First, it had to guarantee that it would achieve a real reduction in total greenhouse gas emissions across our society. Second, it had to create a true wide open market for emissions reductions. Third, it had to provide businesses and ultimately consumers with a wide range of low emission, low-cost energy choices through technological innovations.

So I say to my colleagues, our amendment meets all three of those tests. The Senate should scrutinize any alternatives that are offered to this amendment that we have produced, proposed and ask whether those meet those same tests. Whether as the planet is warming and the rest of the world is trying to do something about it the United States is fiddling. Mr. President, I mentioned at the outset that 100 years ago this month, that young man sitting in a Swiss patent office changed our understanding of the universe with the power of his new ideas. A century later, we're facing a real threat. To meet it we need to empower our best minds to use the power of new ideas to help provide new sources of power to our world. If we don't take these simple steps now, steps that are well within both our technological and financial reach, the generations that come will rightfully look back to us with scorn and ask why we acted so selfishly, why we yielded to the status quo that didn't want to change, why we cared only for short-term comforts or profits, and why we left them a global environment in danger.

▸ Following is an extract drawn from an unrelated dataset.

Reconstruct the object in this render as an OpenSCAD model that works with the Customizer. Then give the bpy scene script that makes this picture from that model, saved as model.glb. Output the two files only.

Einstein once said that "the significant problems we face cannot be solved at the same level of thinking with which we created them." Senator McCain and I and our other cosponsors and supporters believe that the Climate Stewardship and Innovation Act will not only set standards for reducing his global warming but will lead us to the new thinking, to the new ideas and the new products we need to halt global warming, achieve energy independence, and protect the world as we know it and love it for the generations to come. I thank the chair and I yield the floor.